Lexy Payne, trademark attorney, outlines the FTCs Study on How Consumers See “Green” Marketing.
On May 12, 2009, the Federal Trade Commission (“FTC”) announced plans to conduct a study on consumer perception of environmental advertising claims (74 Fed. Reg. 22395-22399) in connection with its review of the Guides for the Use of Environmental Marketing Claims, 16 C.F.R. § 260.1, et seq. (“Green Guides”). The FTC’s Green Guides represent interpretations of laws administered by the FTC. Further, the Green Guides specifically address environmental advertising and marketing practices and provide the basis for voluntary compliance with such laws by industry members. Specifically, the Green Guides provide guidance on making claims such as biodegradable, compostable, recyclable, recycled content, and ozone safe, while discouraging broad, unqualified environmental claims, such “eco-friendly.”

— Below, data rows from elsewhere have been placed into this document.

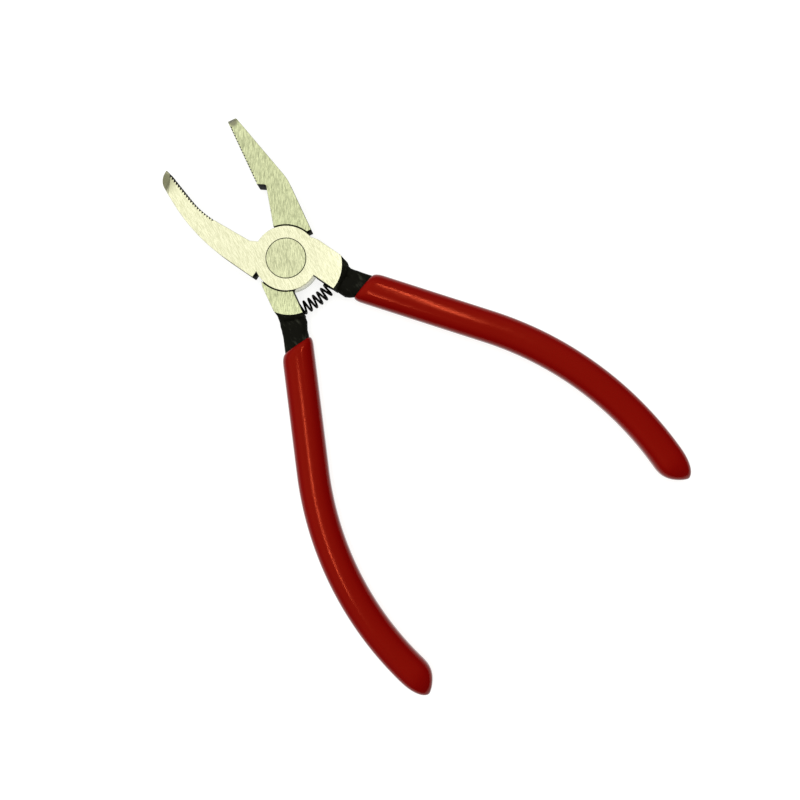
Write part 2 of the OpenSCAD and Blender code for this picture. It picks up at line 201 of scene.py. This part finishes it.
def forged_black():
    """Blackened forging skin: dark, dull and slightly pitted, with grey streaks drawn along it
    that are partly wear from rubbing and partly painted sheen.
    """
    finish, tree, shader, place = new_finish("forged_black")
    pits = add_node(tree, "ShaderNodeTexNoise", Vector=place, Scale=900.0, Detail=5.0,
                    Roughness=0.6).outputs[0]
    # Painted sheen: the grey streaks stand in for the skin's soft shine as well as for wear from rubbing.
    drawn = add_node(tree, "ShaderNodeMapping", Vector=place, Scale=(1.0, 0.28, 1.0)).outputs[0]
    rubs = add_node(tree, "ShaderNodeTexNoise", Vector=drawn, Scale=700.0, Detail=5.0,
                    Roughness=0.65).outputs[0]
    sheen_and_rub_share = add_node(tree, "ShaderNodeMapRange", i0=rubs, i1=0.56, i2=0.74).outputs[0]
    colour = tint(tree, pits, (0.003, 0.003, 0.002), (0.009, 0.009, 0.006))
    colour = tint(tree, sheen_and_rub_share, colour, (0.040, 0.042, 0.030))
    tree.links.new(colour, shader.inputs["Base Color"])
    rough = add_node(tree, "ShaderNodeMapRange", i0=pits, i1=0.3, i2=0.7, i3=0.5, i4=0.72)
    tree.links.new(rough.outputs[0], shader.inputs["Roughness"])
    bump = add_node(tree, "ShaderNodeBump", Strength=0.35, Distance=0.08 * MM, Height=pits)
    tree.links.new(bump.outputs[0], shader.inputs["Normal"])
    shader.inputs["Specular IOR Level"].default_value = 0.015
    return finish


def near_black_joint():
    """A near-black, dull finish for the narrow joints round the rivet, darker than the steel beside them."""
    finish, tree, shader, place = new_finish("near_black_joint")
    spots = add_node(tree, "ShaderNodeTexNoise", Vector=place, Scale=1500.0, Detail=3.0).outputs[0]
    colour = tint(tree, spots, (0.002, 0.002, 0.0015), (0.015, 0.015, 0.010))
    tree.links.new(colour, shader.inputs["Base Color"])
    shader.inputs["Roughness"].default_value = 0.7
    shader.inputs["Specular IOR Level"].default_value = 0.02
    return finish


BLACK = forged_black()
JOINT_BLACK = near_black_joint()
# Painted shade: the flat lever's steel colours are darker than the curved lever's, for its grinding marks
# taking the light at another angle.
# The flat lever's dark tip patch is partly the short bevel's own darker, unground steel and partly painted
# shade of the bevel sloping away from the light.
FLAT_STEEL = ground_steel("ground_steel_flat_lever", 42, (0.485, 0.513, 0.30), (0.215, 0.232, 0.127),
                          0.14, (15.8, 46.0, 0.8, 2.0, (0.16, 0.16, 0.10)))


def mesh_of(shape, name, steel):
    """The finished mesh of a steel piece: ground steel, black skin and near-black seams, in that order."""
    mesh = bpy.data.meshes.new(name)
    shape.to_mesh(mesh)
    shape.free()
    for finish in (steel, BLACK, JOINT_BLACK):
        mesh.materials.append(finish)
    return mesh


def smooth(mesh, sharp_from, flat_level=False):
    """Smooth shading up to an angle in degrees; level faces may be kept truly flat."""
    mesh.shade_smooth()
    mesh.set_sharp_from_angle(angle=radians(sharp_from))
    if flat_level:
        for face in mesh.polygons:
            face.use_smooth = abs(face.normal.z) < LEVEL


def put(name, data):
    """An object at the origin that shows a mesh, a lamp or a camera."""
    made = bpy.data.objects.new(name, data)
    bpy.context.scene.collection.objects.link(made)
    return made


def drop_folded(shape):
    """Removes the slivers that a bevel folds onto themselves where it ends at a sharp corner."""
    bmesh.ops.triangulate(shape, faces=shape.faces)
    bmesh.ops.remove_doubles(shape, verts=shape.verts, dist=1e-7)
    corners = {}
    for face in shape.faces:
        corners.setdefault(frozenset(face.verts), []).append(face)
    folded = [face for pair in corners.values() if len(pair) == 2 for face in pair]
    bmesh.ops.delete(shape, geom=folded, context="FACES")


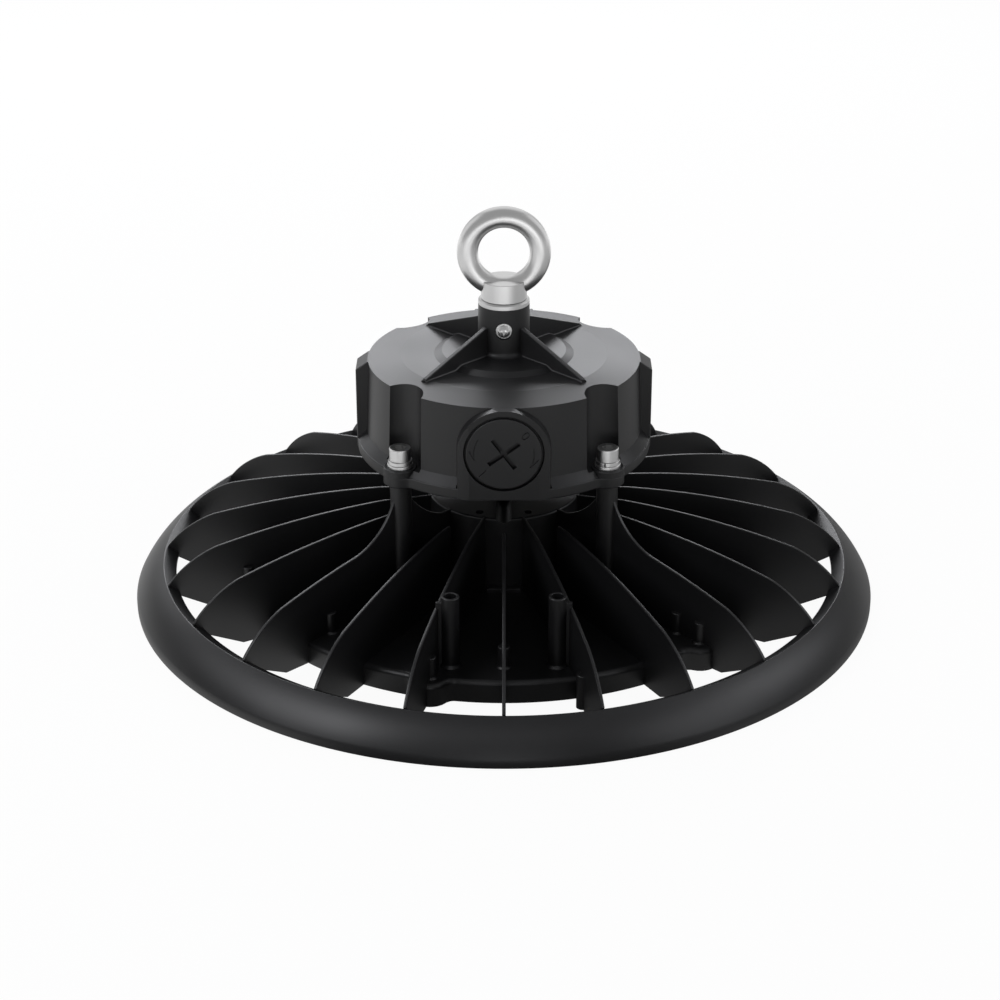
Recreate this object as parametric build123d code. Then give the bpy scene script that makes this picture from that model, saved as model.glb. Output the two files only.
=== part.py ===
from build123d import *
import os
from math import cos, radians, sin

# A round high bay light: finned die-cast heatsink, flared ring, driver box on four posts, lifting eye.
# Millimetres. Z is up, the ring stands on Z = 0, the access cap faces -Y. Angles run from +X.

# Ring round the fins
RING_R = 180.0            # outer rim, which the light stands on
RING_RIM_H = 3.0          # straight part of the rim
RING_RIM_WALL = 3.5
RING_FLARE = 13.8         # from the rim in to the ridge, where the fins meet the ring
RIDGE_Z = 18.2
LIP_W = 5.9               # from the ridge in to the lip
LIP_DROP = 3.4
LIP_H = 1.8
RING_BULGE = 1.0          # how far the flared face curves outwards
RIDGE_R = RING_R - RING_FLARE
LIP_R = RIDGE_R - LIP_W
LIP_Z = RIDGE_Z - LIP_DROP

# Base plate under the fins
PLATE_R = 127.8
PLATE_BOTTOM = 2.3
PLATE_T = 10.7
PLATE_ROUND = 2.5
POCKET_WALL = 3.8         # rim of the plate round the lens
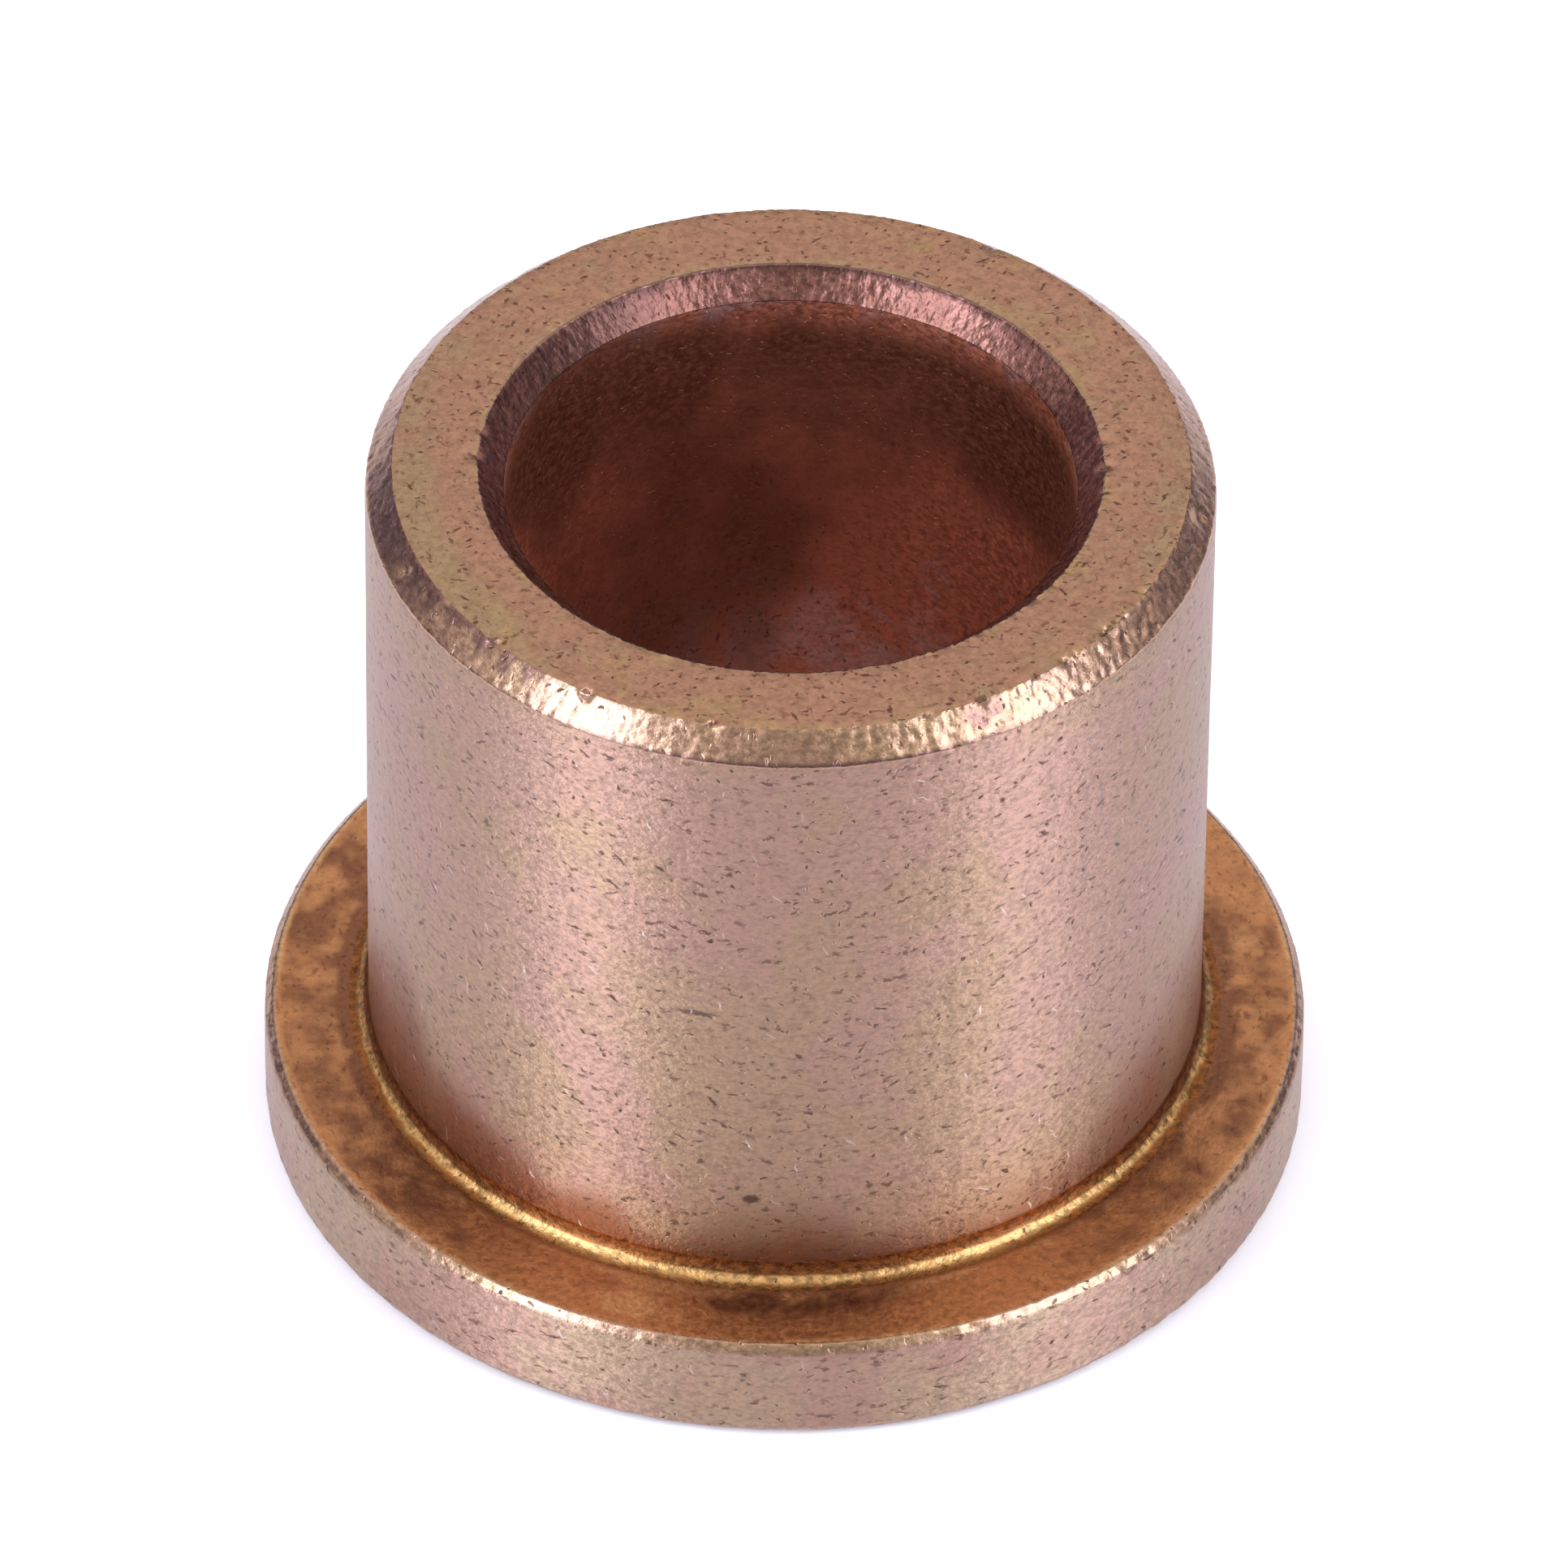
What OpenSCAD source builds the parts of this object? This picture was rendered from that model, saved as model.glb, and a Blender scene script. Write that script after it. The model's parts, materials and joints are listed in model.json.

The FTC’s anticipated study was likely prompted by the increased use of environmental marketing and its effect on the consuming public. It is expected that the FTC will use this opportunity to evaluate and implement more stringent guidelines for “green” marketing campaigns. This development serves as a reminder that legal clearance for environmental claims is integral as the FTC’s scrutiny of such claims is expected to increase. The FTC will accept public comment on the proposed study through June 11, 2009.